#### [3D code data]
◇ ◇ ◇ ◇ ◇

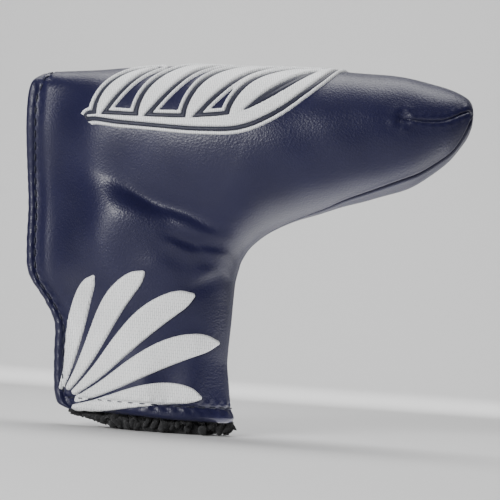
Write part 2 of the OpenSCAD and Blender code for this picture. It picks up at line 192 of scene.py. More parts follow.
def skin(t, phi, depth, squashed=True):
    # A point that lies depth below the outer surface. phi turns from the crown or the closure
    # edge (0) over the front to the seam (180), and over the back (360).
    t, phi, depth = np.broadcast_arrays(np.asarray(t, float), np.asarray(phi, float) % 360,
                                        np.asarray(depth, float))
    isBack = phi > 180
    turn = np.radians(np.where(isBack, 360 - phi, phi))
    at = t + np.maximum(0, cover["toeShift"] * depth) * np.maximum(0, 1 - t / cover["toeReach"])
    s = curve(sections, at)
    outer, seam = s[..., 0:2], s[..., 2:4]
    width = np.linalg.norm(seam - outer, axis=-1)
    along = (seam - outer) / np.maximum(width, 1e-9)[..., None]
    f = (1 - np.cos(turn)) / 2
    p = outer + (seam - outer) * f[..., None]
    isOpen = at > openFrom
    topZ = np.where(isOpen, stations[openFrom, 1], outer[..., 1])
    drop = topZ - outer[..., 1]
    inboard = p[..., 0] - edgeX(p[..., 1])
    rise = np.clip((inboard - cover["edgeFlat"]) / cover["edgeSwell"], 0, 1)
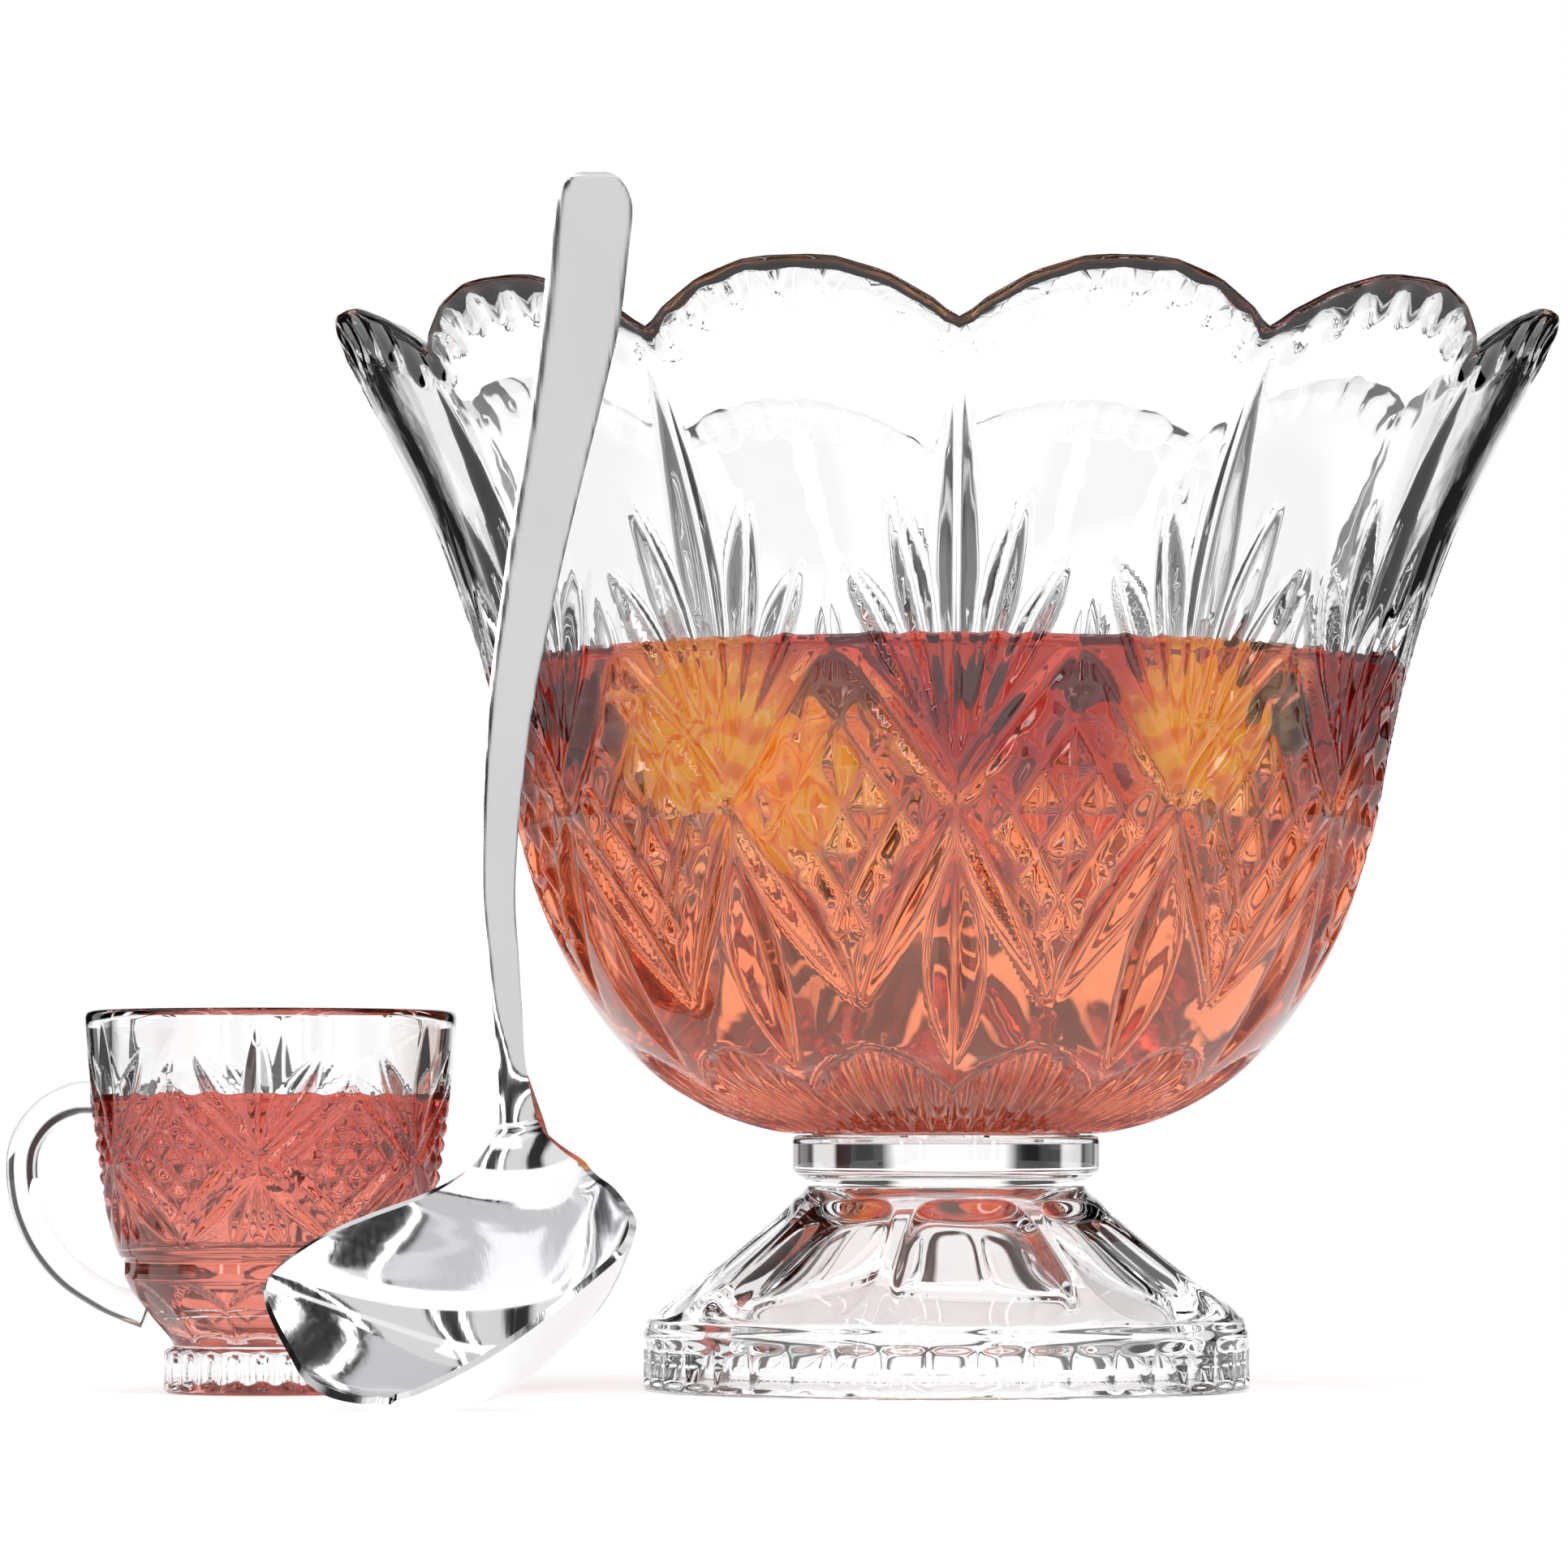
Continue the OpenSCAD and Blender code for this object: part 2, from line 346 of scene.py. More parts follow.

◇ ◇ ◇ ◇ ◇

Write each line above out exactly.

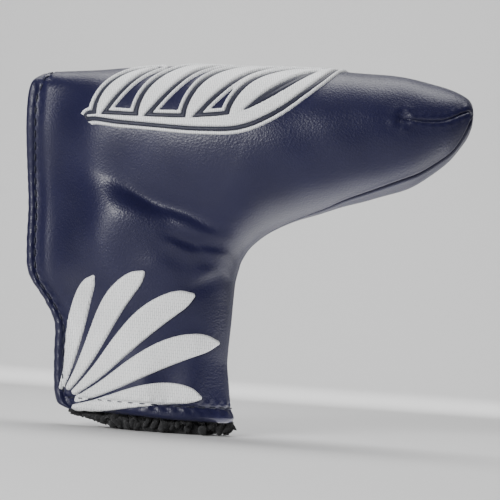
Write part 2 of the OpenSCAD and Blender code for this picture. It picks up at line 192 of scene.py. More parts follow.
def skin(t, phi, depth, squashed=True):
    # A point that lies depth below the outer surface. phi turns from the crown or the closure
    # edge (0) over the front to the seam (180), and over the back (360).
    t, phi, depth = np.broadcast_arrays(np.asarray(t, float), np.asarray(phi, float) % 360,
                                        np.asarray(depth, float))
    isBack = phi > 180
    turn = np.radians(np.where(isBack, 360 - phi, phi))
    at = t + np.maximum(0, cover["toeShift"] * depth) * np.maximum(0, 1 - t / cover["toeReach"])
    s = curve(sections, at)
    outer, seam = s[..., 0:2], s[..., 2:4]
    width = np.linalg.norm(seam - outer, axis=-1)
    along = (seam - outer) / np.maximum(width, 1e-9)[..., None]
    f = (1 - np.cos(turn)) / 2
    p = outer + (seam - outer) * f[..., None]
    isOpen = at > openFrom
    topZ = np.where(isOpen, stations[openFrom, 1], outer[..., 1])
    drop = topZ - outer[..., 1]
    inboard = p[..., 0] - edgeX(p[..., 1])
    rise = np.clip((inboard - cover["edgeFlat"]) / cover["edgeSwell"], 0, 1)
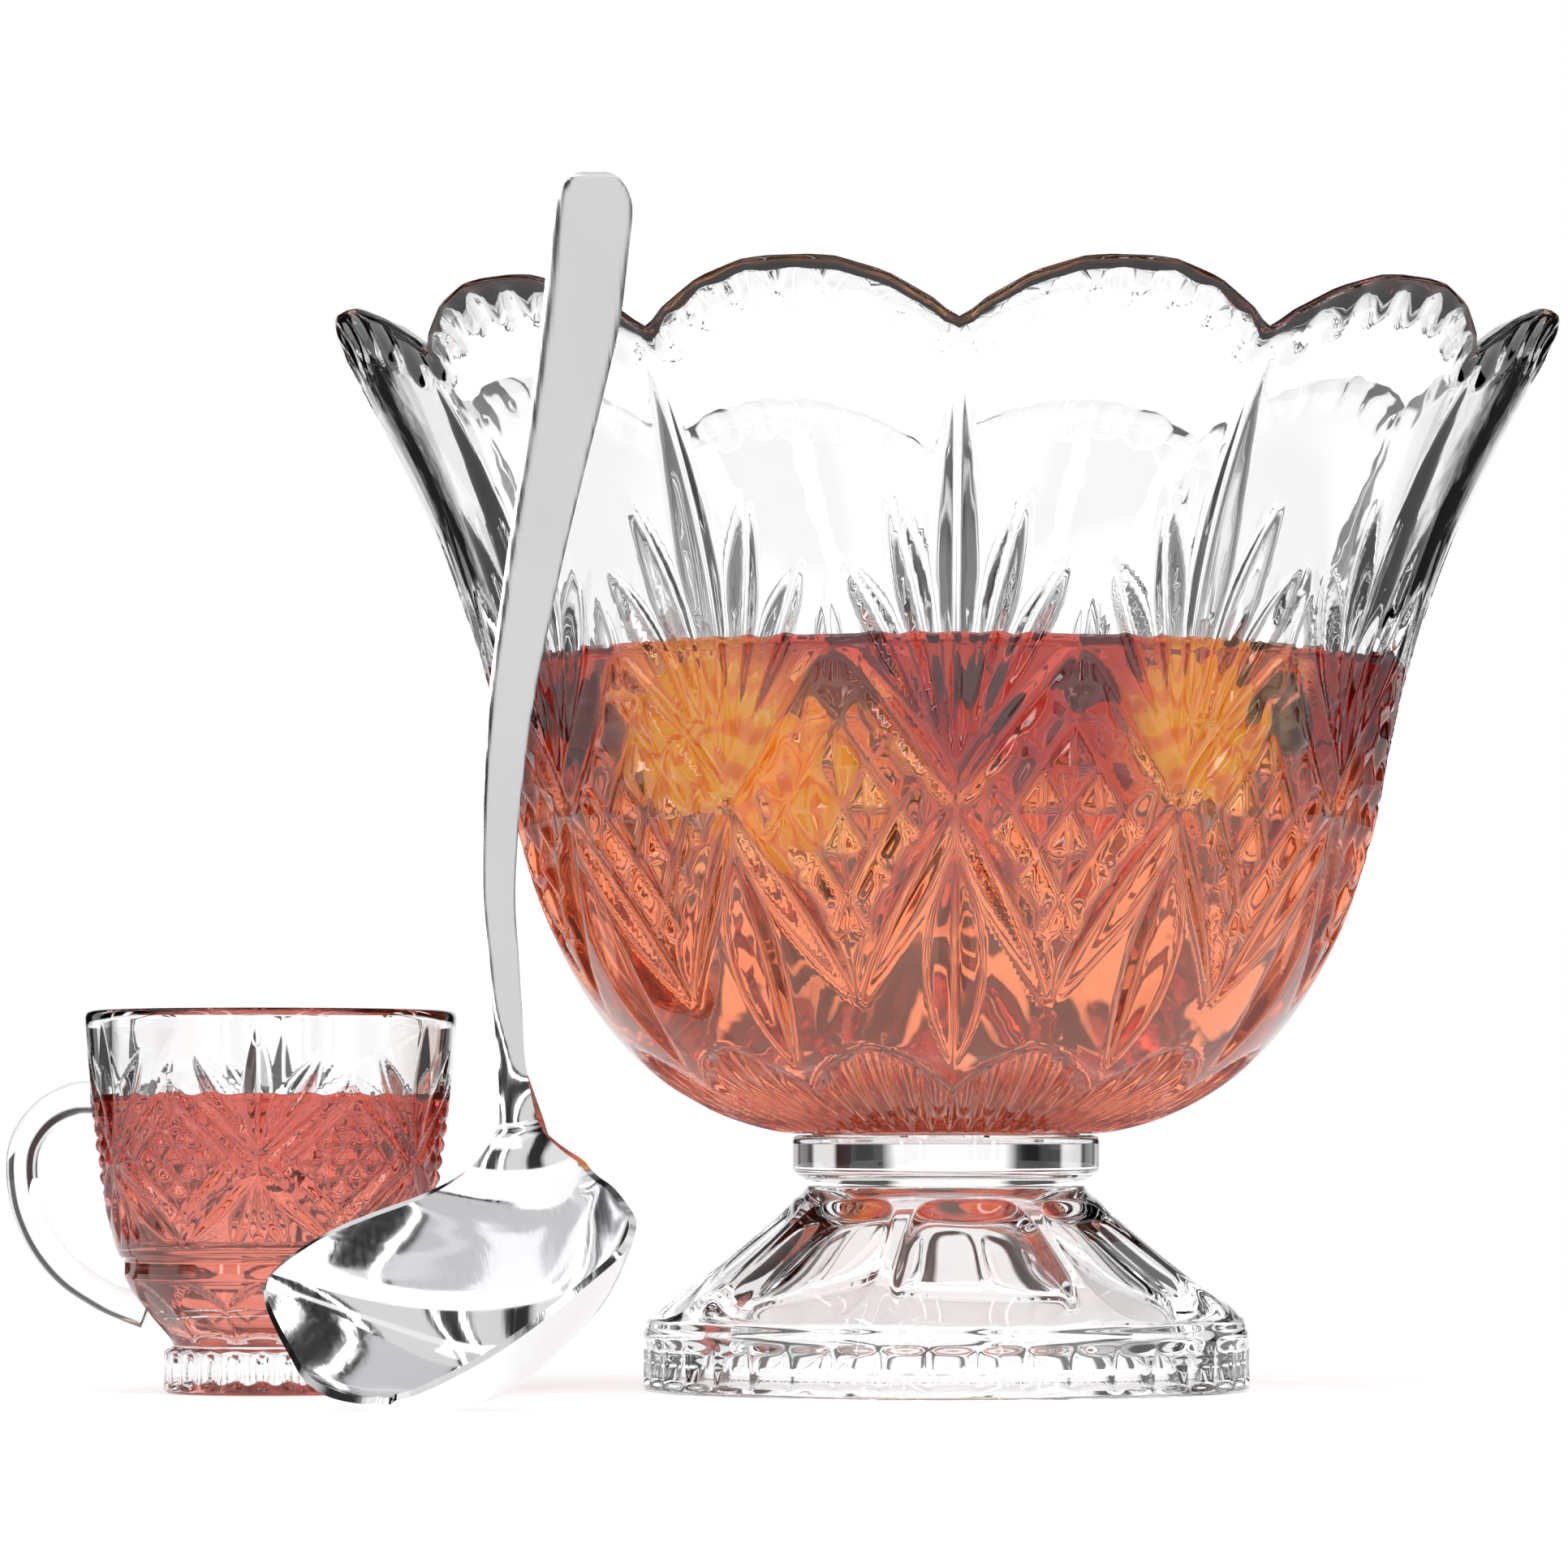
Continue the OpenSCAD and Blender code for this object: part 2, from line 346 of scene.py. More parts follow.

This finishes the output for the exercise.